The reforms have clearly had an effect already, with the Tadawul All Share Index rising 14 percent in 2018 in anticipation of the status upgrade, with foreign inflows to stocks positive nearly every week of the year so far.

Market impact
MR Raghu, managing director of Marmore Mena Intelligence, a research house that focuses on trade and commerce in the region, says that Saudi Arabia is projected to have a weight of 2.7 percent in the index, with the possibility of as much as 4.6 percent if the proposed public offer of five percent of the shares of Saudi Aramco bears out.

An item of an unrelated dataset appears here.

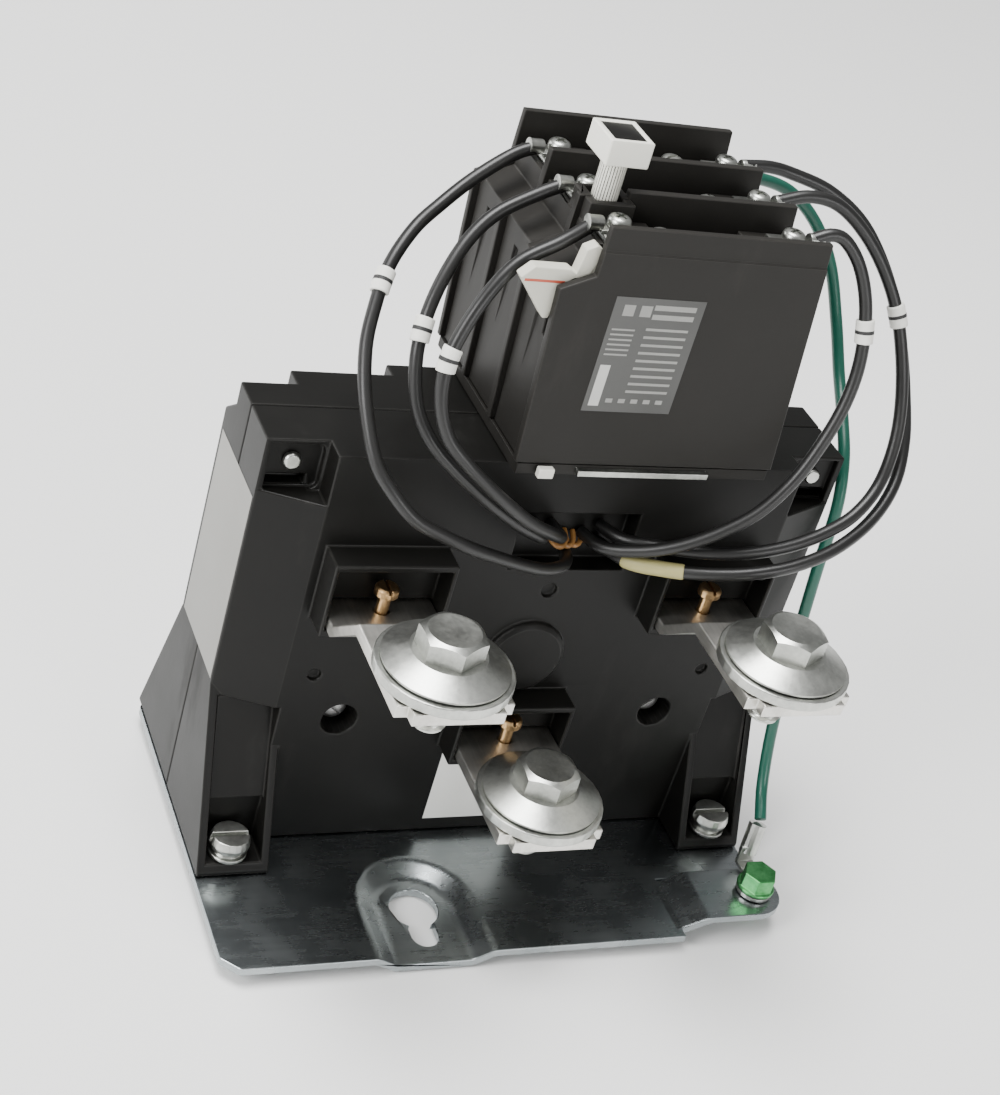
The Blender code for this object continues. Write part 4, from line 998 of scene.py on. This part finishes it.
def along_route(work, route, first, last, profile, count=28):
    """Adds a turned solid that bends along a stretch of a route, given as share and radius pairs."""
    loops = []
    for share, radius in profile:
        place = first + (last - first) * share
        k = min(int(place), len(route) - 2)
        spot = route[k].lerp(route[k + 1], place - k)
        ahead = (route[k + 1] - route[k]).normalized()
        across = ahead.cross(Vector((0.3, 0.2, 1))).normalized()
        other = ahead.cross(across)
        ring = []
        for i in range(count):
            turn = 2 * math.pi * i / count
            outward = math.cos(turn) * across + math.sin(turn) * other
            ring.append(work.verts.new(spot + radius * outward))
        loops.append(ring)
    skin(work, loops)


FINE = 0.0008
routes = {n: smooth_route([Vector(p) for p in points], FINE) for n, points in LEAD_ROUTES.items()}
lengths = {n: sum((b - a).length for a, b in zip(r, r[1:])) for n, r in routes.items()}
print({n: round(length * 1000) for n, length in lengths.items()})

# %% [markdown]
# ## Sleeves on the leads
# Five white marker sleeves are threaded on the leads, each with a plain dark band, and the lead that
# ends lowest in the window wears a yellow sleeve. Each is a tube that bends with its lead.

# %% Sleeves
MARKERS = {
    "lead_left_rear": (-0.0489, -0.0005, 0.1410),
    "lead_left_middle": (-0.0435, -0.0135, 0.1375),
    "lead_left_front": (-0.0410, -0.0238, 0.1370),
    "lead_right_middle": (0.0733, -0.0084, 0.1458),
    "lead_right_front": (0.0555, -0.0228, 0.1485),
}
MARKER_R, MARKER_LONG = 0.0021, 0.0052
BAND_SHARE, BAND_HIGH = 0.16, 0.00004
YELLOW_R, YELLOW_FROM_END = 0.0018, (0.0235, 0.0095)
sleeves = {n: [] for n in routes}


def sleeve(name, lead, first, last, radius, material):
    """A tube with rounded ends round a stretch of a lead."""
    work = bmesh.new()
    inner, rim = LEAD_R * 0.98, radius - 0.0001
    profile = [(0.0, inner), (0.0, rim), (0.03, radius)]
    profile += [(k / 12, radius) for k in range(1, 12)]
    profile += [(0.97, radius), (1.0, rim), (1.0, inner)]
    along_route(work, routes[lead], first, last, profile)
    sleeves[lead].append(closed(name, work, material, "base", 50))


for lead, place in MARKERS.items():
    route = routes[lead]
    at = min(range(len(route)), key=lambda k: (route[k] - Vector(place)).length)
    half = MARKER_LONG / FINE / 2
    sleeve(f"marker_{lead}", lead, at - half, at + half, MARKER_R, marker_white)
    band = half * BAND_SHARE
    sleeve(f"band_{lead}", lead, at - band, at + band, MARKER_R + BAND_HIGH, ink_black)
end = len(routes["lead_right_rear"]) - 1
first, last = (end - distance / FINE for distance in YELLOW_FROM_END)
sleeve("yellow_sleeve", "lead_right_rear", first, last, YELLOW_R, yellow_sleeve)
print("sleeves:", sum(len(s) for s in sleeves.values()))

# %% [markdown]
# ## The leads themselves
# A lead is a curve with a round bevel. Each stands for its plain packed tube.

# %% Leads as curves
for name, route in routes.items():
    wire = bpy.data.curves.new(name + "_wire", "CURVE")
    wire.dimensions = "3D"
    wire.bevel_depth = LEAD_R
    wire.bevel_resolution = 5
    wire.use_fill_caps = True
    spline = wire.splines.new("POLY")
    spline.points.add(len(route) - 1)
    for point, spot in zip(spline.points, route):
        point.co = (*spot, 1.0)
    piece = new_object(name + "_wire", wire)
    if name == "ground_lead":
        finish_mesh(piece, green_vinyl, "base")
    else:
        finish_mesh(piece, black_vinyl, "base")
    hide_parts(name)
print("leads:", len(routes))

# %% [markdown]
# ## Ends of the leads
# The green lead starts in a crimped barrel at the rear of the relay. Three thin brown wires loop
# through the cable window beside the lead ends.

# %% Crimp barrel and thin wires
CRIMP_LONG = 0.0060
work = bmesh.new()
along_route(work, routes["ground_lead"], 0, CRIMP_LONG / FINE, [
    (0.0, 0.0012), (0.0, 0.0018), (0.05, 0.0019), (0.4, 0.0019), (0.5, 0.0017), (0.6, 0.0019),
    (0.95, 0.0019), (1.0, 0.0018), (1.0, LEAD_R * 0.98),
])
closed("ground_crimp", work, bright_zinc, "base", 40)
WINDOW_FLOOR_Y, WINDOW_MID_Z = -0.0144, 0.0888
THIN_R, LOOP_R, LOOP_SAG = 0.00065, 0.0022, 0.0018
for number in range(3):
    x = 0.0010 + 0.0022 * number
    reach = 0.0045 - 0.0008 * number
    loop = []
    for k in range(13):
        turn = math.pi * k / 12
        loop.append(Vector((
            x + LOOP_R * math.cos(turn),
            WINDOW_FLOOR_Y - reach * math.sin(turn),
            WINDOW_MID_Z - LOOP_SAG * math.sin(turn) - 0.0003 * number,
        )))
    path = smooth_route(loop, 0.0004)
    work = bmesh.new()
    along_route(work, path, 0, len(path) - 1, [(k / 30, THIN_R) for k in range(31)], 16)
    closed(f"thin_wire_{number}", work, brown_vinyl, "base", 60)
print("lead ends made")

# %% [markdown]
# ## Tie screws in the front shell
# Two tie screws sit deep in round holes near the feet.

# %% Tie screws
TIE_X, TIE_Z, TIE_Y, TIE_R, TIE_HIGH = 0.0410, 0.0380, -0.0131, 0.0032, 0.0024
toward_front = Matrix.Rotation(math.radians(90), 4, "X")
for side in (-1, 1):
    work = bmesh.new()
    stack(work, pan_head(TIE_R, 0.0, TIE_HIGH))
    name = "tie_screw_left" if side < 0 else "tie_screw_right"
    screw = closed(name, work, plain_steel, "base")
    carve(screw, driver_cut(0.0004, 0.0040, 0.0015, 0.004, False, 0.7 * side))
    screw.data.transform(Matrix.Translation((side * TIE_X, TIE_Y, TIE_Z)) @ toward_front)
print("tie screws made")

# %% [markdown]
# ## Labels
# The labels are films with rounded edges. Their print is generic: plain bars and blocks, with no
# lettering. The rows of dashes are grown along lines.

# %% Films
SLAB_FACE_Y, SIDE_FACE_X, FIELD_FACE_Y = -0.0245, -0.0712, -0.0195
FILM = 0.00008


def film(name, low, high, material, body="base"):
    """A thin sheet with rounded edges."""
    work = bmesh.new()
    block(work, low, high, 0.00003)
    return closed(name, work, material, body)


film("relay_label", (-0.0082, SLAB_FACE_Y - FILM, 0.1266), (0.0130, SLAB_FACE_Y, 0.1543), grey_film)
film("side_label", (SIDE_FACE_X - FILM, -0.0127, 0.0452), (SIDE_FACE_X, 0.0138, 0.0945), side_paper)
film("rating_label", (-0.0124, FIELD_FACE_Y - FILM, 0.0060), (0.0130, FIELD_FACE_Y, 0.0280), white_paper)
print("films made")

# %% Printed bars
PRINT = 0.00004
INK_Y = SLAB_FACE_Y - FILM - PRINT / 2


def bars(name, count, x, z, step, width, height, material):
    """A row or column of bars on the relay's label."""
    return grown(name, BARS, {
        "Count": count,
        "Start": (x, INK_Y, z),
        "Step": step,
        "Size": (width, PRINT, height),
    }, material, "base")


bars("print_strip", 1, -0.0058, 0.1330, (0, 0, 0), 0.0024, 0.0100, pale_print)
bars("print_symbols", 2, -0.0045, 0.1512, (0.0040, 0, 0), 0.0026, 0.0026, grey_print)
bars("print_heading", 2, 0.0062, 0.1522, (0, 0, -0.0022), 0.0098, 0.0012, grey_print)
bars("print_rows", 9, 0.0058, 0.1470, (0, 0, -0.0019), 0.0100, 0.0006, grey_print)
bars("print_left_rows", 6, -0.0044, 0.1466, (0, 0, -0.0012), 0.0054, 0.0004, grey_print)
bars("print_foot", 5, -0.0024, 0.1294, (0.0030, 0, 0), 0.0016, 0.0010, grey_print)
print("print made")

# %% [markdown]
# ## A painted shade and a mark on the moving pieces
# The knob's recess has a black film at its bottom as painted shade, and the trip lever carries a red
# line. Both move with their piece.

# %% Painted shade in the knob's recess, and the lever line
RECESS_SHADE_LOW, RECESS_SHADE_HIGH = (-0.0112, -0.0097, 0.1818), (-0.0038, -0.0013, 0.1821)
LINE_LOW, LINE_HIGH = (-0.0286, -0.02226, 0.1551), (-0.0196, -0.02218, 0.1557)
# A black film on the floor of the knob's recess: painted shade.
film("knob_inset", RECESS_SHADE_LOW, RECESS_SHADE_HIGH, black_shell, "reset_knob")
film("lever_line", LINE_LOW, LINE_HIGH, red_paint, "trip_lever")
print("moving marks made")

“The inclusion of Saudi Arabia in the FTSE and MSCI EM indices is likely to increase the flow of foreign funds to Saudi Arabia… classification by MSCI is expected to result in around $10bn of passive inflows into the country,” he notes, adding that the figure is in addition to the $5.5bn of capital expected from the FTSE inclusion.

Additionally, Saudi Arabia’s reclassification on the MSCI index is expected to have a significant impact on the fixed-income market.

State Street Global Advisors’ managing director and sector head of emerging markets debt, Abhishek Kumar, says that last week’s announcement “will make fixed income indices sit up and take notice”.

“Fixed income index providers have not yet made any announcement about the index’s inclusion of Saudi Arabia’s domestic currency debt in the mainstream bond indices,” he says.

“The availability of bond prices has been one of the main hurdles for index inclusion. However, with the listing of domestic bonds on Tadawul, regular prices for around a quarter of government debt issued [in Saudi Arabia] have become available.”